** Start of Task material **

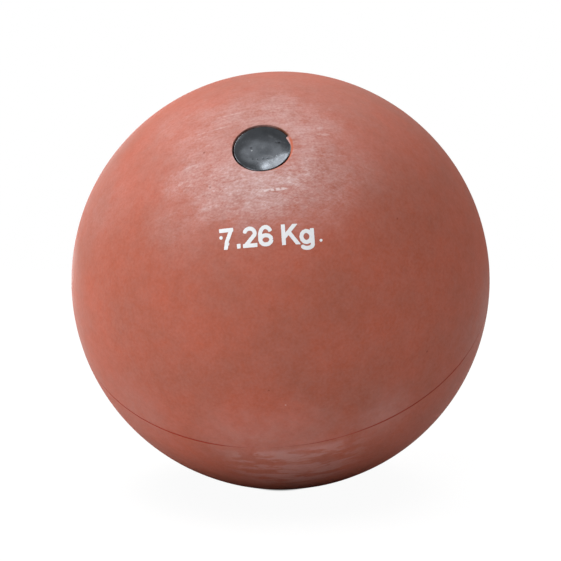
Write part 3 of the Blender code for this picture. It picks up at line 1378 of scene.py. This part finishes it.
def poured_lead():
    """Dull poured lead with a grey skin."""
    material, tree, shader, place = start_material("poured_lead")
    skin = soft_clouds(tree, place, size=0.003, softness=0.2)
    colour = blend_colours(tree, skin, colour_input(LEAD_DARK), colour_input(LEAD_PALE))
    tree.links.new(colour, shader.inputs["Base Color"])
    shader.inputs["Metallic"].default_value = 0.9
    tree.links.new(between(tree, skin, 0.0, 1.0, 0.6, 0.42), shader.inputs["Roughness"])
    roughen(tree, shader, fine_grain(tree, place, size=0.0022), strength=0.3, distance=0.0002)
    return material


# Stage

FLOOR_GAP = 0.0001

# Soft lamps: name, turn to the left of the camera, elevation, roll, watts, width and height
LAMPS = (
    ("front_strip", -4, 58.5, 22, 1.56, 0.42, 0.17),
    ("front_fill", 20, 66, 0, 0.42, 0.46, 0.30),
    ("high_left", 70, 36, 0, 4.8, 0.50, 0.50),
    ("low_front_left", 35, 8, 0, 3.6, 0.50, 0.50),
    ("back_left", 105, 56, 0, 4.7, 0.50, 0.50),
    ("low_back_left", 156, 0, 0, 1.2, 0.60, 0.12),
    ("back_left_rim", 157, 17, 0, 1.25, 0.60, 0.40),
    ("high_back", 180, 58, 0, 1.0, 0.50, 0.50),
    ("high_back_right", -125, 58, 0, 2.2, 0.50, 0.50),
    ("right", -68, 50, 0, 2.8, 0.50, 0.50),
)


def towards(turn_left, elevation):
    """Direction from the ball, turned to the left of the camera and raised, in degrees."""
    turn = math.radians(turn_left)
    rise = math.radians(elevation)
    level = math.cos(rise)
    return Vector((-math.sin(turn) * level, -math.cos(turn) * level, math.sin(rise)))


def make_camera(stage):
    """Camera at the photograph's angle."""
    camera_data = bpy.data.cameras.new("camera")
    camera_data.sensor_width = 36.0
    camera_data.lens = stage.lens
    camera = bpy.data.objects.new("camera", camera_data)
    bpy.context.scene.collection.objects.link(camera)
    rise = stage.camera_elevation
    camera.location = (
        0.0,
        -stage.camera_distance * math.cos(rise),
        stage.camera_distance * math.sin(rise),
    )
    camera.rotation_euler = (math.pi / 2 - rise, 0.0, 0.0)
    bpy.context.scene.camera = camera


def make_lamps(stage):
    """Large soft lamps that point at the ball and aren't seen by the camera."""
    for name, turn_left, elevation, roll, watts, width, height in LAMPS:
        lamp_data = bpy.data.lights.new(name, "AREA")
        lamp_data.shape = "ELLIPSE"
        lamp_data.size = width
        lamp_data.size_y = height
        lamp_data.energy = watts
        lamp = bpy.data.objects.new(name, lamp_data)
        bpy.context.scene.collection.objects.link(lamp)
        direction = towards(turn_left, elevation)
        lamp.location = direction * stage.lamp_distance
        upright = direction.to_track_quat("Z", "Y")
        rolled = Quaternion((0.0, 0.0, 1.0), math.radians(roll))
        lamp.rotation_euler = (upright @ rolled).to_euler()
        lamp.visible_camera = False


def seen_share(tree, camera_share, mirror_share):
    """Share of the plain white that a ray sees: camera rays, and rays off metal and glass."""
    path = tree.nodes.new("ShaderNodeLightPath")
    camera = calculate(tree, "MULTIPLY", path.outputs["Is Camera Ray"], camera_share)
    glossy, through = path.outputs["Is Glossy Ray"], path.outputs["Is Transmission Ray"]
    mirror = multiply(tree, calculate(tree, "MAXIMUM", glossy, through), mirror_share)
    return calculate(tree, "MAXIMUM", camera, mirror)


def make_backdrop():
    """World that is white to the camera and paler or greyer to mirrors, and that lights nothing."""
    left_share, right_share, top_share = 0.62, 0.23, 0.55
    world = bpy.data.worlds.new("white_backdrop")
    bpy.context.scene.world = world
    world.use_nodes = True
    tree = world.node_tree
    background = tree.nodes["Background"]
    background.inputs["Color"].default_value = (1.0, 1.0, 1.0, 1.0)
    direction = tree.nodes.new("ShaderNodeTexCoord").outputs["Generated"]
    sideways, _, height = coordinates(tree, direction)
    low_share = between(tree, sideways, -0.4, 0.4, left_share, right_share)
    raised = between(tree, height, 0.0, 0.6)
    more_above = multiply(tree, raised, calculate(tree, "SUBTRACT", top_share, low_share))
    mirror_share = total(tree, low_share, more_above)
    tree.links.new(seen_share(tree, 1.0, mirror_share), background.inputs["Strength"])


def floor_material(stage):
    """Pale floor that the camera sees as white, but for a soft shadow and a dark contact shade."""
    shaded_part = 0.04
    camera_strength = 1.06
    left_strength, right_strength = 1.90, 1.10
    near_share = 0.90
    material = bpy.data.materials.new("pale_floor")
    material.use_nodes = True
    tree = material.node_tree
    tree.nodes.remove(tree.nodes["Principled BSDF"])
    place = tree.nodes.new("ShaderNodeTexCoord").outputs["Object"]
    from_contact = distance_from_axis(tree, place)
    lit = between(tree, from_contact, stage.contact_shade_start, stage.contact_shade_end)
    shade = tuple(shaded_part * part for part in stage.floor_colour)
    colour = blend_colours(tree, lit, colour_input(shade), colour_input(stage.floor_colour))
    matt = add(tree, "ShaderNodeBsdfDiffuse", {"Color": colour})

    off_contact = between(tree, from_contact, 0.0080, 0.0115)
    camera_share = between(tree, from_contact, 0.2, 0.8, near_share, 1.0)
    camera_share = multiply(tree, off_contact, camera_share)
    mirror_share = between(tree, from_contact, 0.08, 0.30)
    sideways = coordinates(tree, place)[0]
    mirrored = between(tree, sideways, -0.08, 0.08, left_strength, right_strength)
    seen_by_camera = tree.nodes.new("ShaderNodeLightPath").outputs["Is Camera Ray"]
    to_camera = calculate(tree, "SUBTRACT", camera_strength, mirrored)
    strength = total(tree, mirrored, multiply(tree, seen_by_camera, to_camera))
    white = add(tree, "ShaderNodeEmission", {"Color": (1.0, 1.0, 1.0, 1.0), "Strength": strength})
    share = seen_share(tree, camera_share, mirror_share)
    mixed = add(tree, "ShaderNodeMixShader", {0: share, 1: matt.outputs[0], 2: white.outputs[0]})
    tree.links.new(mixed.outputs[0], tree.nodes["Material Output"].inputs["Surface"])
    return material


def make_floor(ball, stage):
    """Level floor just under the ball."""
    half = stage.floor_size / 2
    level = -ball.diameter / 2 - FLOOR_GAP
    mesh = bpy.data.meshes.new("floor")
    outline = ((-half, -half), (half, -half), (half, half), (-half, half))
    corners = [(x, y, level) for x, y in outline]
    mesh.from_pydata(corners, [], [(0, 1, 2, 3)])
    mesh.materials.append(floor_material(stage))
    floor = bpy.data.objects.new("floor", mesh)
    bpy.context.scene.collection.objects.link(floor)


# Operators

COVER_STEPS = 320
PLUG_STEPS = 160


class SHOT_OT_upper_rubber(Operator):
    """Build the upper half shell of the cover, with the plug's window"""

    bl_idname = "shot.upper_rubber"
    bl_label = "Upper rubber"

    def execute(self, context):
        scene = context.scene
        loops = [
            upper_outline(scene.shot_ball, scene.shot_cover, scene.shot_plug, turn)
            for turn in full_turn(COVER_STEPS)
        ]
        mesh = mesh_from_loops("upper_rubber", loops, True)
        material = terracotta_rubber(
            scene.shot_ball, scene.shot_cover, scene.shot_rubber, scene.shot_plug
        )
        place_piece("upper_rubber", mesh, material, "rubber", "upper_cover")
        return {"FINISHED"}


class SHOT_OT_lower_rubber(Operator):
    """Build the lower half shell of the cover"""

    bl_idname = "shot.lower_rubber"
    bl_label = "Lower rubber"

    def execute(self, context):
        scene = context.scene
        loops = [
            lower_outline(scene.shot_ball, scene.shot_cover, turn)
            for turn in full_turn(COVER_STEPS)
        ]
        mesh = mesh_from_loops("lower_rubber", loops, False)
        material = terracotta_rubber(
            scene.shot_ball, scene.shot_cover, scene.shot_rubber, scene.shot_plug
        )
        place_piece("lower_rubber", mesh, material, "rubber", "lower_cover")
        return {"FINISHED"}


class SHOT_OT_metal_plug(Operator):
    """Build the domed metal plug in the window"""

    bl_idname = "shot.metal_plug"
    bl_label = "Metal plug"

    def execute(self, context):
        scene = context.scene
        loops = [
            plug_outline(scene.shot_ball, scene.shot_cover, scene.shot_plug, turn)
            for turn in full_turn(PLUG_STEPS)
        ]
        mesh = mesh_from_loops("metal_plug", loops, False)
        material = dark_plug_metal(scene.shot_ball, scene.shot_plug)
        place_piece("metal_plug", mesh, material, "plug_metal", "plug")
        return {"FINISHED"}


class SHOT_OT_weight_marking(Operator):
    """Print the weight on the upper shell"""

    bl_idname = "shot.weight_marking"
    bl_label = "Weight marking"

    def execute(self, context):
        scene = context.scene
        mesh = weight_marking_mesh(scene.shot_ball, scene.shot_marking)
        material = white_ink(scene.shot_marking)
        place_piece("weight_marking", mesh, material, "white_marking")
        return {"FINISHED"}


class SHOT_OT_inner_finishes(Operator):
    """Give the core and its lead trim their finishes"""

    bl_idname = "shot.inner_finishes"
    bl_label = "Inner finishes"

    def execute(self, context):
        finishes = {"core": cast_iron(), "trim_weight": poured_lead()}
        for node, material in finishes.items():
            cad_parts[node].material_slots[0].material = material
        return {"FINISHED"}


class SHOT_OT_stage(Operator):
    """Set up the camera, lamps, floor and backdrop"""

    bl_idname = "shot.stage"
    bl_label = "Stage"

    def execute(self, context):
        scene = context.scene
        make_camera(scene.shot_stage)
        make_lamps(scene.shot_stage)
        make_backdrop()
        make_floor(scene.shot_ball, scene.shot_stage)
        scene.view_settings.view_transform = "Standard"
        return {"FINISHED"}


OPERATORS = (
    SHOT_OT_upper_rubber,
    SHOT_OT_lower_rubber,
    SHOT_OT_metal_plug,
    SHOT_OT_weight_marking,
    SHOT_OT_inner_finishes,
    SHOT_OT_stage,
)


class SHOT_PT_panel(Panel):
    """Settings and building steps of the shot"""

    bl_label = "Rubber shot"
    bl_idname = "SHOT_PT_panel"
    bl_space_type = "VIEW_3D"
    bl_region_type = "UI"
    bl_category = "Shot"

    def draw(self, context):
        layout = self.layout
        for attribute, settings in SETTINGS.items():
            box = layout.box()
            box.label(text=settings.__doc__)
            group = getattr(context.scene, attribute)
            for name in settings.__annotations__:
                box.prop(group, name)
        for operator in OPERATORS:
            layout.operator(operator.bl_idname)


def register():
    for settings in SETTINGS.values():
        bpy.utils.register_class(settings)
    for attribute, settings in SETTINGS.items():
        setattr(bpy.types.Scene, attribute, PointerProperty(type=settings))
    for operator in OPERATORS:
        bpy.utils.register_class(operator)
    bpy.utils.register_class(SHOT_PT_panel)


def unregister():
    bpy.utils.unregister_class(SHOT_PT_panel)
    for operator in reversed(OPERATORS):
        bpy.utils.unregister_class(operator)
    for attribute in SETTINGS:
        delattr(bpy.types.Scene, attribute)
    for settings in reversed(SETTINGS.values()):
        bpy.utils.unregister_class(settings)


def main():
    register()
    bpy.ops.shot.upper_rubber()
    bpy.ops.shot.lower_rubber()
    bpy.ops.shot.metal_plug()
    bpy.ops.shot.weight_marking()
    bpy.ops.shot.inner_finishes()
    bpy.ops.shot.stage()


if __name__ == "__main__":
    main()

** End of Task material **
** Start of Task material **

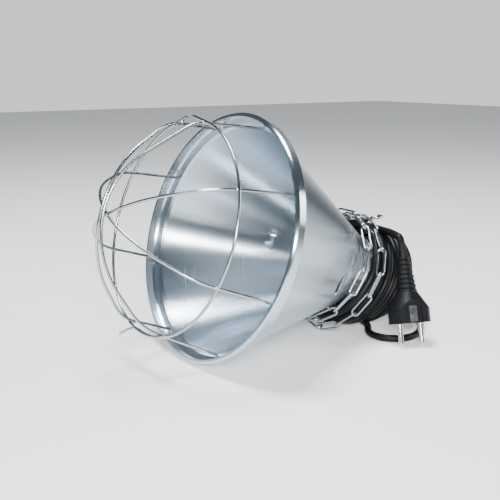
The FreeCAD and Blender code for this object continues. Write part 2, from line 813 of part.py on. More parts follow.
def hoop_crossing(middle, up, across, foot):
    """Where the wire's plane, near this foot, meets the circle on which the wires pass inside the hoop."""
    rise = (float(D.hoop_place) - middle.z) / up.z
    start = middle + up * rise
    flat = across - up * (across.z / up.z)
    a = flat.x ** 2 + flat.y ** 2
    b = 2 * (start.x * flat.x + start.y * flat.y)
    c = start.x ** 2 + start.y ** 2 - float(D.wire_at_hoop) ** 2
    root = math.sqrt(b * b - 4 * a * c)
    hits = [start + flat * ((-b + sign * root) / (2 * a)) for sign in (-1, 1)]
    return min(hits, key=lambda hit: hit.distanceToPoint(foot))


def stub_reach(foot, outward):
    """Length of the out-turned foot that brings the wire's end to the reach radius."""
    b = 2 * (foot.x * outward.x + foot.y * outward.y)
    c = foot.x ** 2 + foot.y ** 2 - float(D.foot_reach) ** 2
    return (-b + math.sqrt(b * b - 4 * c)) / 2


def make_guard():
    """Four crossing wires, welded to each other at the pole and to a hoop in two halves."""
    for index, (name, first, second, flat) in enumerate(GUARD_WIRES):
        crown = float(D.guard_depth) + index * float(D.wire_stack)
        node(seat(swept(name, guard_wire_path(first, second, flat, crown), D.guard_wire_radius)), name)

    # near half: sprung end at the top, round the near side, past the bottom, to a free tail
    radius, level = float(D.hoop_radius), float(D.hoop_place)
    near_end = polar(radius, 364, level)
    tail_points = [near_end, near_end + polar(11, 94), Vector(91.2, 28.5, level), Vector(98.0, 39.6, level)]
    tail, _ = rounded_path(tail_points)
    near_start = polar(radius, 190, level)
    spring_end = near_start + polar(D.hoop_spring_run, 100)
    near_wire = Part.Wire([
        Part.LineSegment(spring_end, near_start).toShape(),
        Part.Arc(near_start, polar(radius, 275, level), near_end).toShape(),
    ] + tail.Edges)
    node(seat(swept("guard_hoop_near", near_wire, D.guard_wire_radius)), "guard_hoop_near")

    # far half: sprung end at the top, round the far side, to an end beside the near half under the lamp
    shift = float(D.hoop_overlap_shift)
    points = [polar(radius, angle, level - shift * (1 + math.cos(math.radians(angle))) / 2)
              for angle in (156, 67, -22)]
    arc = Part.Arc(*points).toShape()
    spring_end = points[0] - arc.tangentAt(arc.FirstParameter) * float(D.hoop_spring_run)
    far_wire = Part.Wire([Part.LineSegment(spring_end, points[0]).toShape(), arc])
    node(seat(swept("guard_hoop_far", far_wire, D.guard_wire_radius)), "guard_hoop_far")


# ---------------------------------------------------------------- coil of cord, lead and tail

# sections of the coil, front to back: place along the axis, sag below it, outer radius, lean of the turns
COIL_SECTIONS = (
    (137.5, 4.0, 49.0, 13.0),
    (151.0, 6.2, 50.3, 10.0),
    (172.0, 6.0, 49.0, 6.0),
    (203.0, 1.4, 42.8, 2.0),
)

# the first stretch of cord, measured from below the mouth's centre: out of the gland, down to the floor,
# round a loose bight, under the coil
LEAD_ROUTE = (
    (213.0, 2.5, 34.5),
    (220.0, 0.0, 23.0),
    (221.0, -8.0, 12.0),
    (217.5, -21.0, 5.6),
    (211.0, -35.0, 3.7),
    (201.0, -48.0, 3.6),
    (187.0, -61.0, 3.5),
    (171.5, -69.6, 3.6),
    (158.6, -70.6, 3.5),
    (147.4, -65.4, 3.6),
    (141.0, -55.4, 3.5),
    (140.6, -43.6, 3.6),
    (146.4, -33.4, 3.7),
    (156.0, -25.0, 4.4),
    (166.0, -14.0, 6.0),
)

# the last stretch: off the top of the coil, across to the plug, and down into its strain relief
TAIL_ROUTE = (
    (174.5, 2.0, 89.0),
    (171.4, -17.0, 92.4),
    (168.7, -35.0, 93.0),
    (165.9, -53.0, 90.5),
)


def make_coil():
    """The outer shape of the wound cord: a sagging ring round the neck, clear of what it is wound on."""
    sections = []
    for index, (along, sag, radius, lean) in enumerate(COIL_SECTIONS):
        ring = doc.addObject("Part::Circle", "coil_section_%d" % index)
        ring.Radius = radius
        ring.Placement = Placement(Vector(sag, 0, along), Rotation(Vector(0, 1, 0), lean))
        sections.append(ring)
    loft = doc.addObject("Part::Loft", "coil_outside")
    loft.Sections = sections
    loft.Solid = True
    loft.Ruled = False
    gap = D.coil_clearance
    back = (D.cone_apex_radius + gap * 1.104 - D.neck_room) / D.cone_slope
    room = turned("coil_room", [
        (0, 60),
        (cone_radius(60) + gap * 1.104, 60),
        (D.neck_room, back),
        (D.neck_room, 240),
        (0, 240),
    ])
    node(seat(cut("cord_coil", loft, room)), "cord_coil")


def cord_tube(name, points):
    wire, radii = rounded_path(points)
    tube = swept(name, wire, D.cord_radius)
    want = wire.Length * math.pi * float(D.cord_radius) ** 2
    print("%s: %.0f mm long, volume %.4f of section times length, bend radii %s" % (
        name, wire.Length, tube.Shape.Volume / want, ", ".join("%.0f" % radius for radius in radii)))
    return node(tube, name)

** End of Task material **

*Problem*:
In the listing above, find the line with "Write part 3" and the line with "FLOOR_GAP = 0.0001", then print exactly those two lines and every line between them, and nothing more.

*Result of the exercise*:
Write part 3 of the Blender code for this picture. It picks up at line 1378 of scene.py. This part finishes it.
def poured_lead():
    """Dull poured lead with a grey skin."""
    material, tree, shader, place = start_material("poured_lead")
    skin = soft_clouds(tree, place, size=0.003, softness=0.2)
    colour = blend_colours(tree, skin, colour_input(LEAD_DARK), colour_input(LEAD_PALE))
    tree.links.new(colour, shader.inputs["Base Color"])
    shader.inputs["Metallic"].default_value = 0.9
    tree.links.new(between(tree, skin, 0.0, 1.0, 0.6, 0.42), shader.inputs["Roughness"])
    roughen(tree, shader, fine_grain(tree, place, size=0.0022), strength=0.3, distance=0.0002)
    return material


# Stage

FLOOR_GAP = 0.0001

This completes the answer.